*AVAILABLE DATA*
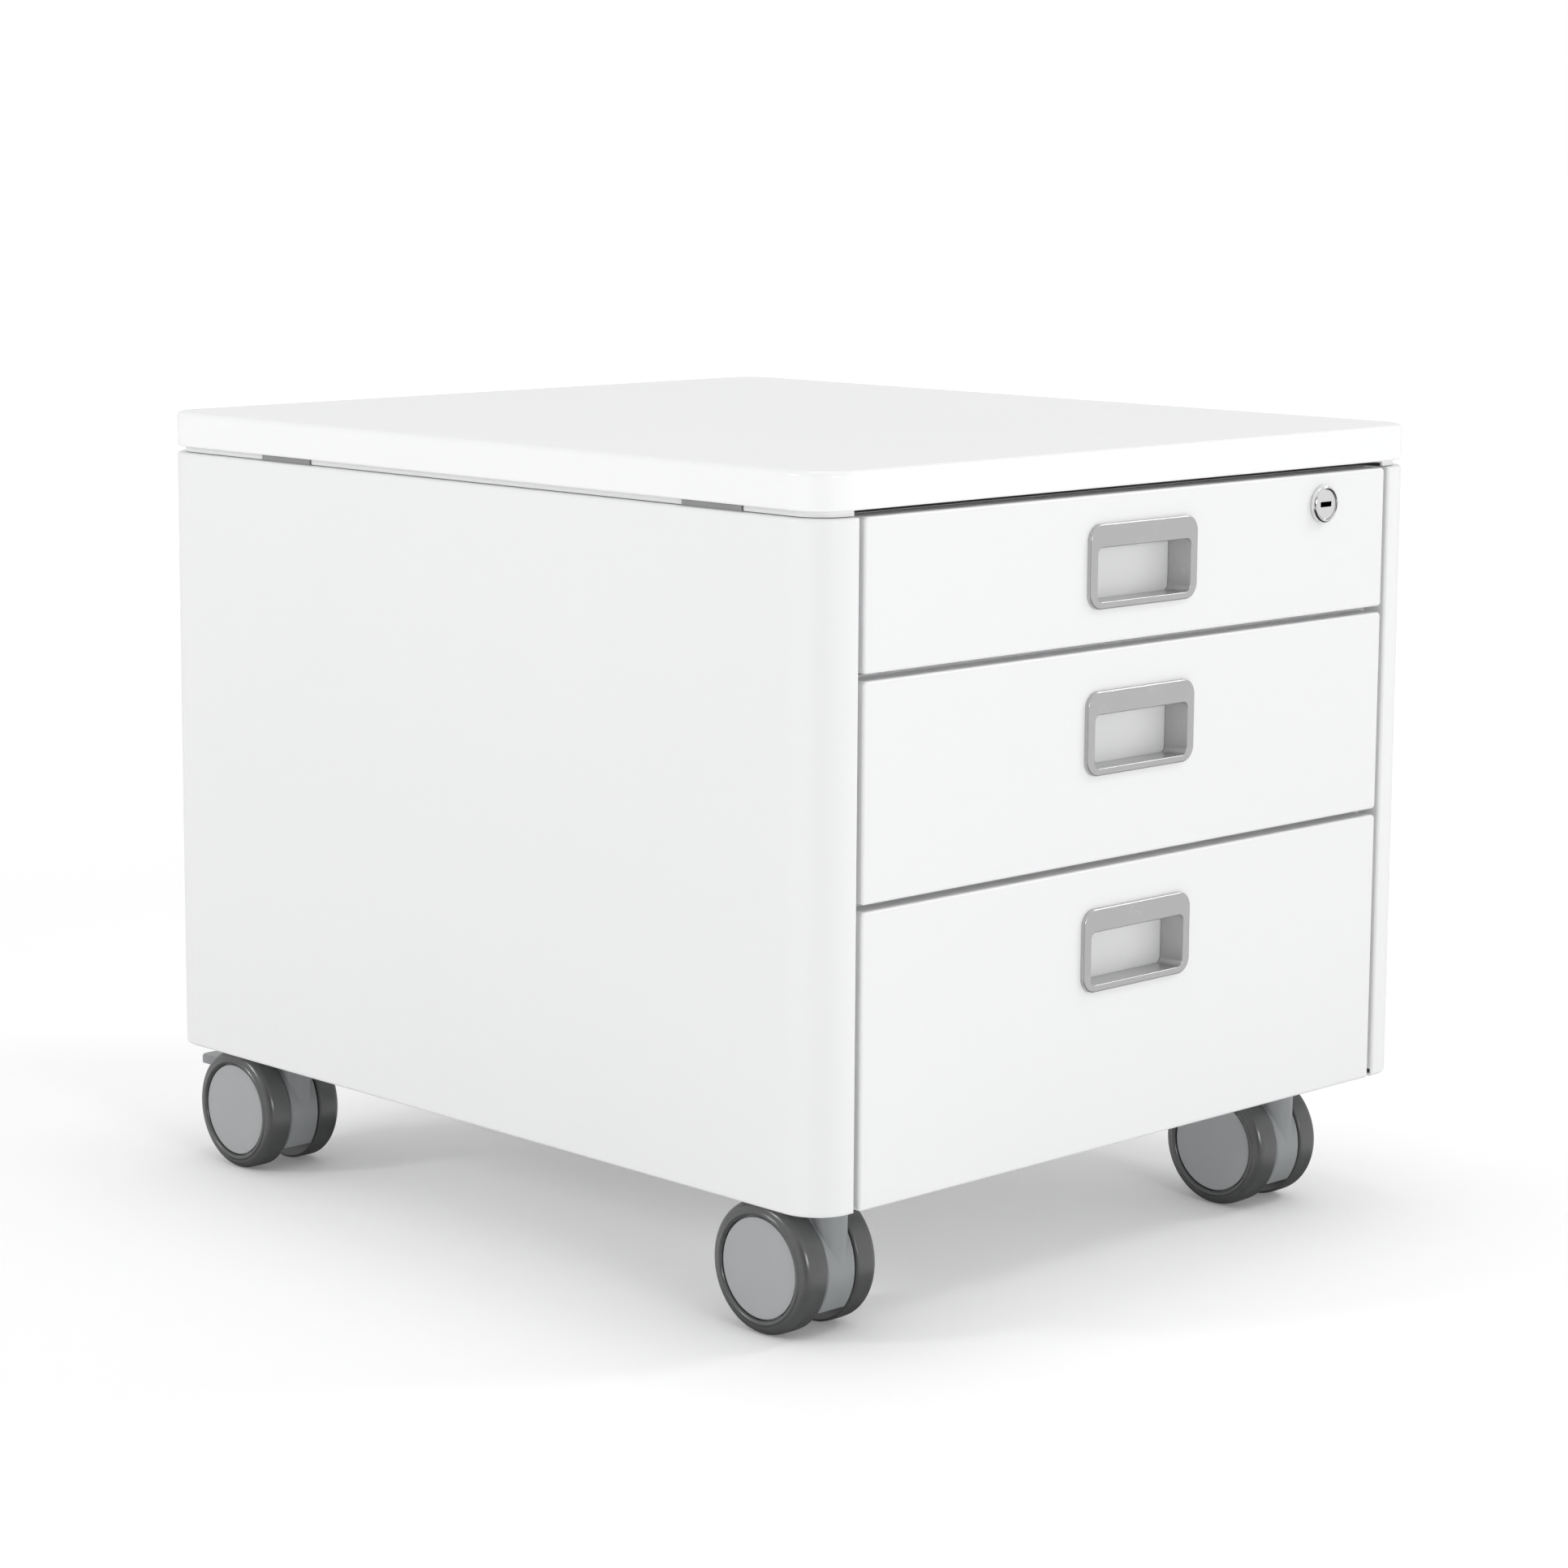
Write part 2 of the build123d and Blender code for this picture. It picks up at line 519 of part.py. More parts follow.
for drawer, (front_bottom, front_top, tray_bottom, tray_top, handle_drop, slide_z) in DRAWERS.items():
    locked = front_bottom < LOCK_Z < front_top
    drawer_front(f"{drawer}_drawer_front", front_bottom, front_top, handle_drop, locked)
    handle_bezel(f"{drawer}_handle_bezel", front_top, handle_drop)
    drawer_tray(f"{drawer}_drawer_tray", front_bottom, front_top, tray_bottom, tray_top, locked)
    with BuildPart() as screws:
        for x, z in front_screw_places(drawer):
            pan_screw(x, z, WALL_Y + TRAY_SHEET, 1)
    finish(screws, f"{drawer}_front_screws")
    with BuildPart() as middle_members:
        for side in (-1, 1):
            slide_channel(side, 3.0, 11.0, MIDDLE_HALF, True, slide_z)
    finish(middle_members, f"{drawer}_middle_slides")
    with BuildPart() as inner_members:
        for side in (-1, 1):
            slide_channel(side, 5.2, SLIDE_SPACE, INNER_HALF, False, slide_z)
    finish(inner_members, f"{drawer}_inner_slides")


# ---------------------------------------------------------------- cam lock

RING_Y = FRONT_Y - LOCK_RING_PROUD
HEAD_BACK_Y = FRONT_Y + SHEET / 2
CAM_FRONT_Y = LOCK_BARREL_END_Y + CAM_CLEARANCE
CAM_BACK_Y = CAM_FRONT_Y + CAM_THICKNESS

with BuildPart() as lock_barrel:
    rod_y(LOCK_X, LOCK_Z, LOCK_RING_R, FRONT_Y, RING_Y)
    chamfer(lock_barrel.faces().sort_by(Axis.Y)[0].edges(), SHEET / 2)
    rod_y(LOCK_X, LOCK_Z, LOCK_BARREL_R, FRONT_Y, LOCK_BARREL_END_Y)
    rod_y(LOCK_X, LOCK_Z, LOCK_HEAD_R + RUNNING, HEAD_BACK_Y, RING_Y, mode=Mode.SUBTRACT)
    rod_y(LOCK_X, LOCK_Z, LOCK_SHAFT_R + RUNNING, HEAD_BACK_Y, LOCK_BARREL_END_Y, mode=Mode.SUBTRACT)
finish(lock_barrel, "lock_barrel")

with BuildPart() as lock_nut:
    nut_y = WALL_Y + TRAY_SHEET
    with BuildSketch(at_y(nut_y)):
        with Locations((LOCK_X, LOCK_Z)):
            RegularPolygon(LOCK_BARREL_R + LOCK_RING_PROUD, 6)
            Circle(LOCK_BARREL_R + RUNNING, mode=Mode.SUBTRACT)
    extrude(amount=-LOCK_RING_PROUD)
finish(lock_nut, "lock_nut")

with BuildPart() as lock_plug:
    head_y = RING_Y + LOCK_HEAD_SUNK
    rod_y(LOCK_X, LOCK_Z, LOCK_HEAD_R, HEAD_BACK_Y - RUNNING, head_y)
    chamfer(lock_plug.faces().sort_by(Axis.Y)[0].edges(), CAM_CLEARANCE)
    rod_y(LOCK_X, LOCK_Z, LOCK_SHAFT_R, HEAD_BACK_Y - RUNNING, CAM_BACK_Y)
    rod_y(LOCK_X, LOCK_Z, LOCK_SHAFT_R + CAM_THICKNESS, CAM_BACK_Y, CAM_BACK_Y + CAM_THICKNESS)
    slot_width, slot_height, slot_depth = KEY_SLOT
    slot_x = (LOCK_X - slot_width / 2, LOCK_X + slot_width / 2)
    slot_z = (LOCK_Z - slot_height / 2, LOCK_Z + slot_height / 2)
    block(slot_x, (head_y, head_y + slot_depth), slot_z, mode=Mode.SUBTRACT)
finish(lock_plug, "lock_plug")

with BuildPart() as lock_cam:
    with BuildSketch(at_y(CAM_BACK_Y)) as cam_plan:
        with Locations((LOCK_X, LOCK_Z)):
            Circle(CAM_WIDTH / 2 + CAM_THICKNESS)
        with Locations((LOCK_X - CAM_LENGTH / 2, LOCK_Z)):
            Rectangle(CAM_LENGTH, CAM_WIDTH)
        fillet(cam_plan.vertices().group_by(Axis.X)[0], CAM_TIP_R)
        with Locations((LOCK_X, LOCK_Z)):
            Circle(LOCK_SHAFT_R + RUNNING, mode=Mode.SUBTRACT)
    extrude(amount=CAM_THICKNESS)
finish(lock_cam, "lock_cam")


# ---------------------------------------------------------------- casters

STEM_TOP = BASE_TOP + NUT_HEIGHT
NECK_TOP = BODY_BOTTOM - SWIVEL_GAP

with BuildPart() as caster_stems:
    for x, y, _ in CASTERS.values():
        with BuildSketch(Plane.XY.offset(NECK_TOP - STEM_DEPTH)):
            with Locations((x, y)):
                Circle(STEM_R)
        extrude(amount=STEM_TOP - NECK_TOP + STEM_DEPTH)
        with BuildSketch(Plane.XY.offset(BASE_BOTTOM)):
            with Locations((x, y)):
                Circle(STEM_FLANGE_R)
        extrude(amount=-STEM_FLANGE_THICKNESS)
        with BuildSketch(Plane.XY.offset(BASE_TOP)):
            with Locations((x, y)):
                RegularPolygon(NUT_FLATS / 2, 6, major_radius=False, rotation=30)
        extrude(amount=NUT_HEIGHT)
finish(caster_stems, "caster_stems")


def caster_housing(name, x, stem_y, with_brake):
    """The swivelling body between the wheels: a round fender, flat underneath, and a neck for the stem."""
    axle_y = stem_y + TRAIL
    with BuildPart() as housing:
        rod_x(axle_y, AXLE_Z, HOUSING_R, x - HOUSING_HALF, x + HOUSING_HALF)
        cut_top = AXLE_Z - HOUSING_CUT
        below = (axle_y - HOUSING_R, axle_y + HOUSING_R)
        block((x - HOUSING_HALF, x + HOUSING_HALF), below, (0, cut_top), mode=Mode.SUBTRACT)
        fillet(housing.edges().filter_by(GeomType.CIRCLE), EDGE_R)
        with BuildSketch(Plane.XY.offset(AXLE_Z)):
            with Locations((x, stem_y)):
                Circle(NECK_R)
        extrude(amount=NECK_TOP - AXLE_Z)
        with BuildSketch(Plane.XY.offset(NECK_TOP)):
            with Locations((x, stem_y)):
                Circle(STEM_R + RUNNING)
        extrude(amount=-(STEM_DEPTH + SEAM), mode=Mode.SUBTRACT)
        rod_x(axle_y, AXLE_Z, AXLE_R + RUNNING, x - HOUSING_HALF, x + HOUSING_HALF, mode=Mode.SUBTRACT)
        if with_brake:
            slot_half = TONGUE_HALF + SLOT_SIDE
            slot_y = (axle_y + SLOT_FRONT, axle_y + HOUSING_R + EDGE_R)
            slot_z = (AXLE_Z + SLOT_BOTTOM, AXLE_Z + HOUSING_R)
            block((x - slot_half, x + slot_half), slot_y, slot_z, mode=Mode.SUBTRACT)
            pivot_y = axle_y + PEDAL_PIVOT[0]
            pivot_z = AXLE_Z + PEDAL_PIVOT[1]
            bore_half = TRUNNION_HALF + SLOT_SIDE
            bore_x = (x - bore_half, x + bore_half)
            rod_x(pivot_y, pivot_z, TRUNNION_R + RUNNING, *bore_x, mode=Mode.SUBTRACT)
    finish(housing, name)


def brake_pedal(name, x, stem_y):
    """A pedal that sticks out behind the wheels, on a tongue that turns in the housing's slot."""
    axle_y = stem_y + TRAIL
    pivot_y = axle_y + PEDAL_PIVOT[0]
    pivot_z = AXLE_Z + PEDAL_PIVOT[1]
    bottom = AXLE_Z + PEDAL_BOTTOM
    top = bottom + PEDAL_THICKNESS
    with BuildPart() as pedal:
        with BuildSketch(Plane.XY.offset(bottom)) as plan:
            with BuildLine():
                Polyline(
                    (x - PEDAL_NECK_HALF, axle_y + PEDAL_START),
                    (x + PEDAL_NECK_HALF, axle_y + PEDAL_START),
                    (x + PEDAL_HALF, axle_y + PEDAL_WIDE_START),
                    (x + PEDAL_HALF, axle_y + PEDAL_TIP),
                    (x - PEDAL_HALF, axle_y + PEDAL_TIP),
                    (x - PEDAL_HALF, axle_y + PEDAL_WIDE_START),
                    close=True,
                )
            make_face()
            fillet(plan.vertices().group_by(Axis.Y)[-1], 3 * EDGE_R)
        extrude(amount=PEDAL_THICKNESS)
        fillet(pedal.faces().sort_by(Axis.Z)[-1].edges(), SHEET)
        tongue_y = (pivot_y, axle_y + PEDAL_START + SHEET)
        block((x - TONGUE_HALF, x + TONGUE_HALF), tongue_y, (pivot_z, top - SHEET))
        rod_x(pivot_y, pivot_z, TONGUE_R, x - TONGUE_HALF, x + TONGUE_HALF)
        rod_x(pivot_y, pivot_z, TRUNNION_R, x - TRUNNION_HALF, x + TRUNNION_HALF)
    finish(pedal, name)


def tyre(name, x, axle_y, side):
    """A solid tyre with a full outer shoulder and a tighter inner one."""
    outer_x = x + side * CASTER_HALF
    inner_x = outer_x - side * TYRE_WIDTH
    outward = Axis.X if side > 0 else -Axis.X
    with BuildPart() as ring:
        rod_x(axle_y, AXLE_Z, TYRE_R, inner_x, outer_x)
        fillet(ring.faces().sort_by(outward)[-1].edges(), TYRE_OUTER_FILLET)
        fillet(ring.faces().sort_by(outward)[0].edges(), TYRE_INNER_FILLET)
        rod_x(axle_y, AXLE_Z, TYRE_BORE_R, inner_x - side, outer_x + side, mode=Mode.SUBTRACT)
    finish(ring, name)


def wheel_hub(name, x, axle_y, side):
    """The wheel's hub: a plain disc outside, a groove round it, and a recessed back round the axle boss."""
    face_x = x + side * (CASTER_HALF - HUB_FACE_SUNK)
    rim_x = face_x - side * HUB_GROOVE
    back_x = x + side * (CASTER_HALF - TYRE_WIDTH + HUB_FACE_SUNK)
    outward = Axis.X if side > 0 else -Axis.X
    with BuildPart() as hub:
        rod_x(axle_y, AXLE_Z, HUB_FACE_R, rim_x, face_x)
        fillet(hub.faces().sort_by(outward)[-1].edges(), SLIDE_PLAY)
        rod_x(axle_y, AXLE_Z, TYRE_BORE_R - RUNNING, back_x, rim_x)
        with BuildSketch(at_x(back_x)):
            with Locations((axle_y, AXLE_Z)):
                Circle(TYRE_BORE_R - 2 * HUB_GROOVE)
                Circle(3 * AXLE_R, mode=Mode.SUBTRACT)
        extrude(amount=side * HUB_BACK_RECESS, mode=Mode.SUBTRACT)
        rod_x(axle_y, AXLE_Z, AXLE_R + RUNNING, back_x, x + side * (AXLE_HALF + SEAM), mode=Mode.SUBTRACT)
    finish(hub, name)


for corner, (x, stem_y, with_brake) in CASTERS.items():
    axle_y = stem_y + TRAIL
    caster_housing(f"{corner}_caster_housing", x, stem_y, with_brake)
    with BuildPart() as axle:
        rod_x(axle_y, AXLE_Z, AXLE_R, x - AXLE_HALF, x + AXLE_HALF)
    finish(axle, f"{corner}_axle")
    outer_side = 1 if x > 0 else -1
    for place, side in (("outer", outer_side), ("inner", -outer_side)):
        tyre(f"{corner}_{place}_tyre", x, axle_y, side)
        wheel_hub(f"{corner}_{place}_hub", x, axle_y, side)
    if with_brake:
        brake_pedal(f"{corner}_brake_pedal", x, stem_y)
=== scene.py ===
"""Looks of the low drawer pedestal: finishes, turned and moulded pieces, studio light and camera."""

import json
import logging
import math
from dataclasses import dataclass, field
from enum import Enum
from typing import Any, Iterable, Sequence

import bpy
import numpy as np
from mathutils import Matrix, Vector

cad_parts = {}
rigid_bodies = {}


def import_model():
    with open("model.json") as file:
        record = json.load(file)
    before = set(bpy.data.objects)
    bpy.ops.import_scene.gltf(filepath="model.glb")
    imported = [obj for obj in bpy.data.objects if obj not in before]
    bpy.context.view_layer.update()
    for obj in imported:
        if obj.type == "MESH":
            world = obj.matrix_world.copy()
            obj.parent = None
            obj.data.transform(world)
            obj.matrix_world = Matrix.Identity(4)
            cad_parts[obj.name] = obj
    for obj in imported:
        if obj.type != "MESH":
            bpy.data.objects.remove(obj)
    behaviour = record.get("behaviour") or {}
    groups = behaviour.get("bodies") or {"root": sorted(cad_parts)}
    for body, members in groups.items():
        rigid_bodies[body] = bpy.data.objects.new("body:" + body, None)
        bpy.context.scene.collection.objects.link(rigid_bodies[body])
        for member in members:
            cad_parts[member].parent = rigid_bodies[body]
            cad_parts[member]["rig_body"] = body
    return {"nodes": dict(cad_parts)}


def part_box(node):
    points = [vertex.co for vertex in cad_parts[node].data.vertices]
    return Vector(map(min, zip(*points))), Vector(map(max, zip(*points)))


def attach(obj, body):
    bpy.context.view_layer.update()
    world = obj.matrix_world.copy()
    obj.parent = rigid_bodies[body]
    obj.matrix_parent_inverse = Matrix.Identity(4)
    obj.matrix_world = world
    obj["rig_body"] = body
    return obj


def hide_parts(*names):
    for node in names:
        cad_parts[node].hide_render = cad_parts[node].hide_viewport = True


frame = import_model()

LOG = logging.getLogger("pedestal")
MM = 0.001
# Mesh attribute that marks where painted shade darkens and dulls a metal: the inside of the key
# slot.
KEYWAY_SHADE = "keyway_shade"
DRAWERS = ("top", "middle", "bottom")
CORNERS = ("front_left", "front_right", "rear_left", "rear_right")
Array = np.ndarray
Colour = tuple[float, float, float]


# ---------------------------------------------------------------- shader maths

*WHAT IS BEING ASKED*
State how many lines of the listing above include the word "Vector". Give nothing but the number.

*WORKED ANSWER*
2